### DATA RECORDS
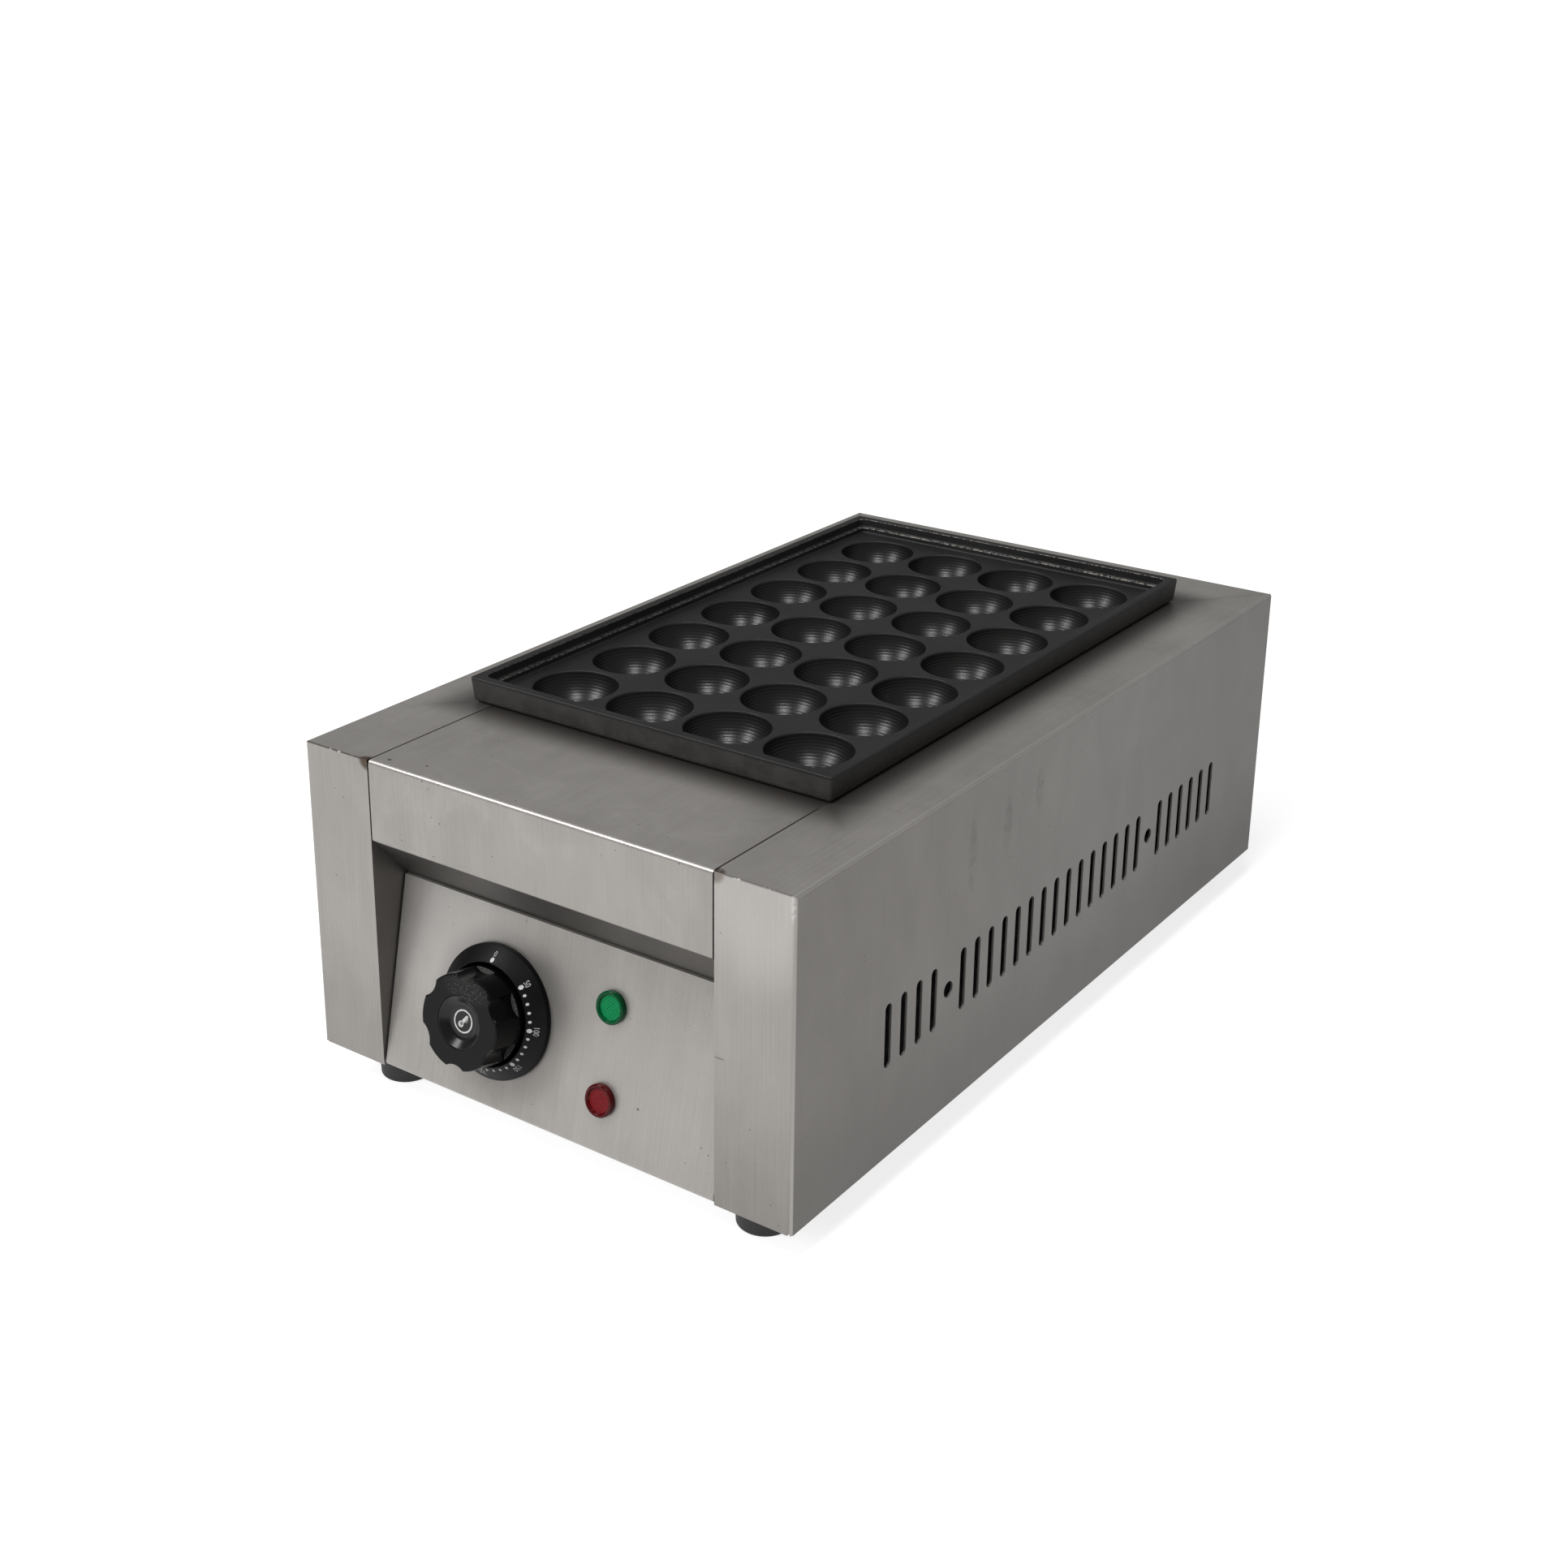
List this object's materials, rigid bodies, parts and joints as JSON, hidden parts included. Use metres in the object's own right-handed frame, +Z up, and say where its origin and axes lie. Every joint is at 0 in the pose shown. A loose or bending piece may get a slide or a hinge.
{
  "type": "takoyaki maker",
  "caption": "Countertop electric griddle: folded steel housing with a sloping control panel and a lift-off black plate of half-round cups for batter balls.",
  "frame": {"origin": "on the surface the feet stand on, under the middle of the whole object's bounding box", "axes": "+Z up; -Y towards the control panel at the front; +X to the right seen from the front; the longest extent runs along Y"},
  "size_m": [0.262, 0.4888, 0.1795],
  "materials": {
    "nonstick_plate": "black satin non-stick coating on cast aluminium",
    "brushed_sheet": "stainless sheet with a fine brushed grain",
    "galvanised_sheet": "dull zinc-coated sheet",
    "foot_rubber": "matt black rubber",
    "zinc_steel": "bright zinc-plated steel",
    "heater_sheath": "heat-darkened steel sheath",
    "brass_fitting": "turned brass",
    "copper_sensor": null,
    "ceramic_white": null,
    "black_phenolic": "moulded black phenolic",
    "black_plastic": "satin black moulded plastic",
    "green_lens": "clear green moulded lens",
    "red_lens": "clear red moulded lens"
  },
  "bodies": {
    "housing": {"right_side_panel": "brushed_sheet", "left_side_panel": "brushed_sheet", "rear_panel": "brushed_sheet", "front_cover": "brushed_sheet", "control_panel": "brushed_sheet", "base_plate": "galvanised_sheet", "rubber_feet": "foot_rubber", "foot_screws": "zinc_steel", "foot_nuts": "zinc_steel", "hem_screws": "zinc_steel", "heater_tray": "galvanised_sheet", "left_heating_tube": "heater_sheath", "right_heating_tube": "heater_sheath", "heater_fittings": "brass_fitting", "heater_nuts": "brass_fitting", "heater_insulators": "ceramic_white", "heater_pins": "zinc_steel", "heater_rests": "galvanised_sheet", "sensor_bulb": "copper_sensor", "bulb_clip": "galvanised_sheet", "capillary_tube": "copper_sensor", "thermostat_body": "black_phenolic", "thermostat_screws": "zinc_steel", "dial_ring": "black_plastic", "upper_lamp_lens": "green_lens", "lower_lamp_lens": "red_lens", "lamp_bodies": "black_phenolic", "lamp_nuts": "black_phenolic", "lamp_blades": "brass_fitting", "terminal_block": "ceramic_white", "terminal_screws": "brass_fitting", "gland_body": "black_plastic", "gland_cap": "black_plastic", "gland_locknut": "black_plastic", "bonding_bolt": "brass_fitting", "bonding_washers": "zinc_steel", "bonding_nut": "brass_fitting"},
    "plate": {"takoyaki_plate": "nonstick_plate", "plate_cups": "nonstick_plate"},
    "knob": {"control_knob": "black_plastic", "knob_cap": "black_plastic", "thermostat_shaft": "zinc_steel"}
  },
  "joints": [
    {"name": "plate_lift", "type": "slide", "parent": "housing", "child": "plate", "axis": [0, 0, 1], "range_m": [0, 0.08]},
    {"name": "knob_turn", "type": "hinge", "parent": "housing", "child": "knob", "pos_m": [-0.031, -0.21603, 0.06111], "axis": [0, 0.9782, -0.2077], "range_deg": [0, 270]}
  ]
}
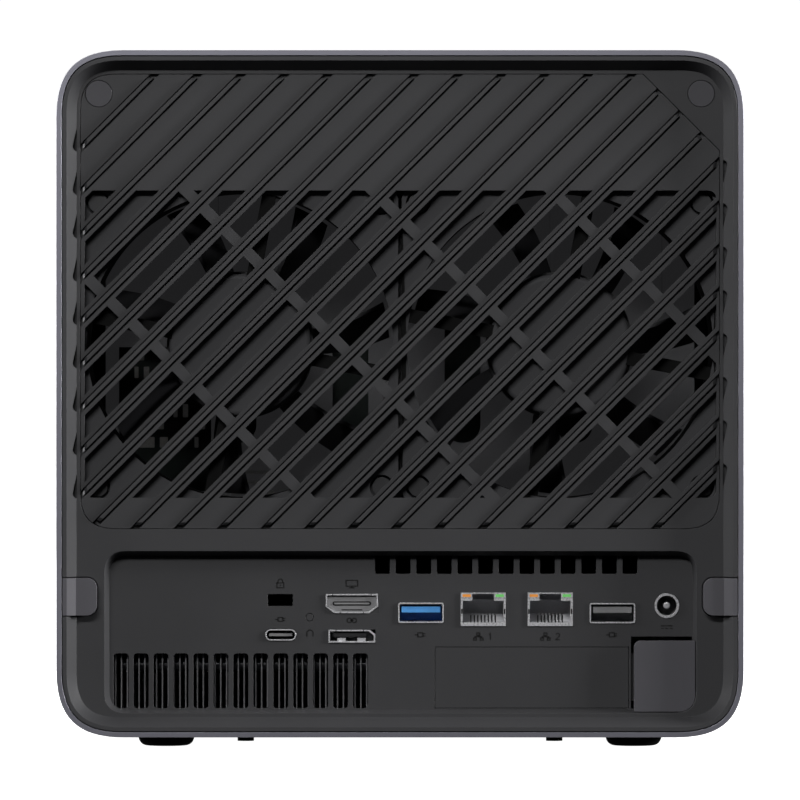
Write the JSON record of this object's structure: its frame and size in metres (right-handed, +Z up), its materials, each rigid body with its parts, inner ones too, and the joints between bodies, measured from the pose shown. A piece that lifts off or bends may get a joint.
{
  "type": "mini pc",
  "caption": "Cube-shaped storage mini computer: aluminium sleeve, slatted fan grille and recessed port panel at the rear, drive trays at the front, sliding chassis.",
  "frame": {"origin": "centre of the case's footprint, on the surface that the feet stand on", "axes": "+X to the right when the front is faced, +Y out of the rear with the ports, +Z up"},
  "size_m": [0.199, 0.252, 0.2025],
  "materials": {
    "case_aluminium": "anodised satin grey",
    "frame_plastic": "fine textured moulding",
    "tab_plastic": "fine textured moulding, lighter",
    "fan_plastic": "moulded",
    "rubber": "smooth black",
    "dark_steel": "black powder coat",
    "zinc_steel": "zinc plated sheet",
    "socket_metal": "nickel plated",
    "screw_black": "black oxide",
    "socket_black": "moulded",
    "socket_blue": "moulded",
    "board_black": "solder mask",
    "memory_green": "solder mask",
    "dark_nickel": "black nickel plate",
    "fin_aluminium": "bare",
    "lamp_amber": "clear tinted",
    "lamp_green": "clear tinted",
    "lamp_white": "milky",
    "button_plastic": "polished"
  },
  "bodies": {
    "outer_case": {"outer_shell": "case_aluminium", "rubber_feet": "rubber", "bottom_screws": "screw_black"},
    "chassis": {"rear_bezel": "frame_plastic", "fan_grille": "frame_plastic", "screw_caps": "tab_plastic", "io_plate": "frame_plastic", "bracket_blank": "frame_plastic", "bracket_cap": "tab_plastic", "usb_a_shells": "socket_metal", "usb_tongues_fast": "socket_blue", "usb_tongue_plain": "socket_black", "usb_c_shells": "socket_metal", "usb_c_tongues": "socket_black", "video_socket_shell": "socket_metal", "video_socket_core": "socket_black", "link_socket_shell": "socket_metal", "link_socket_core": "socket_black", "lan_sockets": "socket_metal", "lan_cores": "socket_black", "lan_lamps_amber": "lamp_amber", "lan_lamps_green": "lamp_green", "dc_jack": "socket_metal", "dc_jack_pin": "socket_metal", "fan_frame_left": "fan_plastic", "fan_frame_right": "fan_plastic", "fan_pins": "fan_plastic", "fan_bracket": "dark_steel", "drive_cage": "dark_steel", "tray_guides": "socket_black", "backplane_board": "board_black", "backplane_sockets": "socket_black", "front_bezel": "frame_plastic", "status_lights": "lamp_white", "lower_frame": "zinc_steel", "motherboard": "board_black", "board_standoffs": "zinc_steel", "memory_modules": "memory_green", "ssd_modules": "memory_green", "cooler_base": "dark_nickel", "heat_pipes": "dark_nickel", "heatsink_fins": "fin_aluminium", "blower_housing": "socket_black"},
    "fan_rotor_left": {"fan_rotor_left": "fan_plastic"},
    "fan_rotor_right": {"fan_rotor_right": "fan_plastic"},
    "blower_rotor": {"blower_rotor": "socket_black"},
    "release_tab_left": {"release_tab_left": "tab_plastic"},
    "release_tab_right": {"release_tab_right": "tab_plastic"},
    "power_button": {"power_button": "button_plastic"},
    "reset_button": {"reset_button": "frame_plastic"},
    "tray_1": {"tray_1": "dark_steel"},
    "tray_lever_1": {"tray_lever_1": "tab_plastic"},
    "tray_2": {"tray_2": "dark_steel"},
    "tray_lever_2": {"tray_lever_2": "tab_plastic"},
    "tray_3": {"tray_3": "dark_steel"},
    "tray_lever_3": {"tray_lever_3": "tab_plastic"},
    "tray_4": {"tray_4": "dark_steel"},
    "tray_lever_4": {"tray_lever_4": "tab_plastic"},
    "tray_5": {"tray_5": "dark_steel"},
    "tray_lever_5": {"tray_lever_5": "tab_plastic"}
  },
  "joints": [
    {"name": "chassis_slide", "type": "slide", "parent": "outer_case", "child": "chassis", "axis": [0, 1, 0], "range_m": [0, 0.2]},
    {"name": "fan_spin_left", "type": "hinge", "parent": "chassis", "child": "fan_rotor_left", "pos_m": [0.0465, 0.1067, 0.1172], "axis": [0, 1, 0], "continuous": true},
    {"name": "fan_spin_right", "type": "hinge", "parent": "chassis", "child": "fan_rotor_right", "pos_m": [-0.0465, 0.1067, 0.1172], "axis": [0, 1, 0], "continuous": true},
    {"name": "blower_spin", "type": "hinge", "parent": "chassis", "child": "blower_rotor", "pos_m": [0.04, 0.067, 0.018], "axis": [0, 0, 1], "continuous": true},
    {"name": "release_press_left", "type": "slide", "parent": "chassis", "child": "release_tab_left", "axis": [0, -1, 0], "range_m": [0, 0.0015], "stiffness_N_per_m": 600},
    {"name": "release_press_right", "type": "slide", "parent": "chassis", "child": "release_tab_right", "axis": [0, -1, 0], "range_m": [0, 0.0015], "stiffness_N_per_m": 600},
    {"name": "power_press", "type": "slide", "parent": "chassis", "child": "power_button", "axis": [0, 1, 0], "range_m": [0, 0.0008], "stiffness_N_per_m": 800},
    {"name": "reset_press", "type": "slide", "parent": "chassis", "child": "reset_button", "axis": [0, -1, 0], "range_m": [0, 0.0005], "stiffness_N_per_m": 300},
    {"name": "tray_slide_1", "type": "slide", "parent": "chassis", "child": "tray_1", "axis": [0, -1, 0], "range_m": [0, 0.14]},
    {"name": "lever_swing_1", "type": "hinge", "parent": "tray_1", "child": "tray_lever_1", "pos_m": [-0.0668, -0.1204, 0.1695], "axis": [-1, 0, 0], "range_deg": [0, 60]},
    {"name": "tray_slide_2", "type": "slide", "parent": "chassis", "child": "tray_2", "axis": [0, -1, 0], "range_m": [0, 0.14]},
    {"name": "lever_swing_2", "type": "hinge", "parent": "tray_2", "child": "tray_lever_2", "pos_m": [-0.0334, -0.1204, 0.1695], "axis": [-1, 0, 0], "range_deg": [0, 60]},
    {"name": "tray_slide_3", "type": "slide", "parent": "chassis", "child": "tray_3", "axis": [0, -1, 0], "range_m": [0, 0.14]},
    {"name": "lever_swing_3", "type": "hinge", "parent": "tray_3", "child": "tray_lever_3", "pos_m": [0, -0.1204, 0.1695], "axis": [-1, 0, 0], "range_deg": [0, 60]},
    {"name": "tray_slide_4", "type": "slide", "parent": "chassis", "child": "tray_4", "axis": [0, -1, 0], "range_m": [0, 0.14]},
    {"name": "lever_swing_4", "type": "hinge", "parent": "tray_4", "child": "tray_lever_4", "pos_m": [0.0334, -0.1204, 0.1695], "axis": [-1, 0, 0], "range_deg": [0, 60]},
    {"name": "tray_slide_5", "type": "slide", "parent": "chassis", "child": "tray_5", "axis": [0, -1, 0], "range_m": [0, 0.14]},
    {"name": "lever_swing_5", "type": "hinge", "parent": "tray_5", "child": "tray_lever_5", "pos_m": [0.0668, -0.1204, 0.1695], "axis": [-1, 0, 0], "range_deg": [0, 60]}
  ]
}
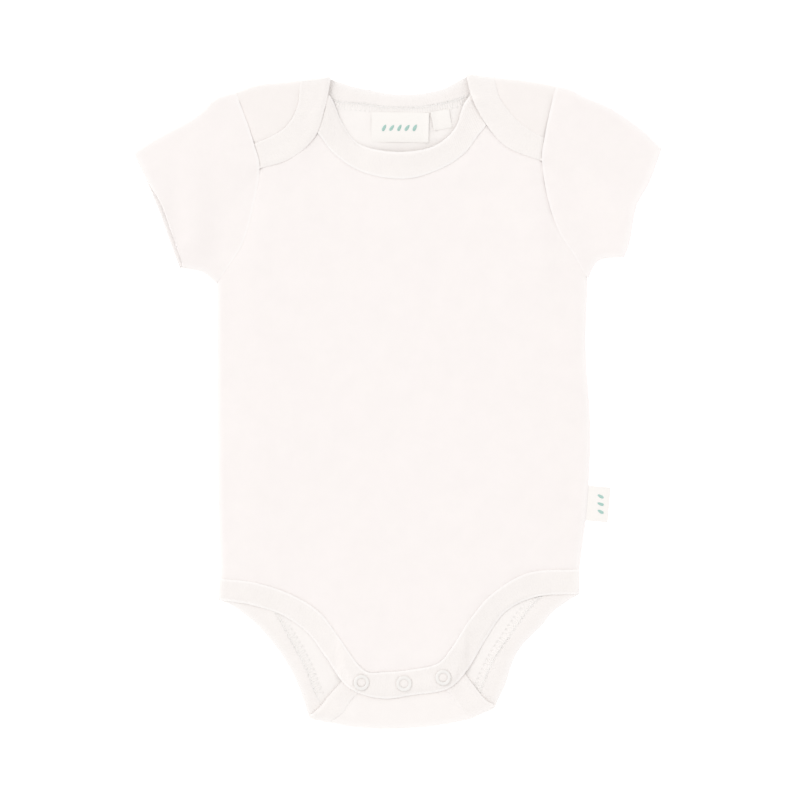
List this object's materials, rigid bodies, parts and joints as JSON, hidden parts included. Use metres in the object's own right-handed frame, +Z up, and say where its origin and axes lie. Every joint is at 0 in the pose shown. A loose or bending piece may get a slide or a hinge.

### WHAT IS REQUIRED
Extract each line from the listing that holds the word "with".

### EXPECTED ANSWER
  "caption": "Countertop electric griddle: folded steel housing with a sloping control panel and a lift-off black plate of half-round cups for batter balls.",
    "brushed_sheet": "stainless sheet with a fine brushed grain",
Write the JSON record of this object's structure: its frame and size in metres (right-handed, +Z up), its materials, each rigid body with its parts, inner ones too, and the joints between bodies, measured from the pose shown. A piece that lifts off or bends may get a joint.
  "frame": {"origin": "centre of the case's footprint, on the surface that the feet stand on", "axes": "+X to the right when the front is faced, +Y out of the rear with the ports, +Z up"},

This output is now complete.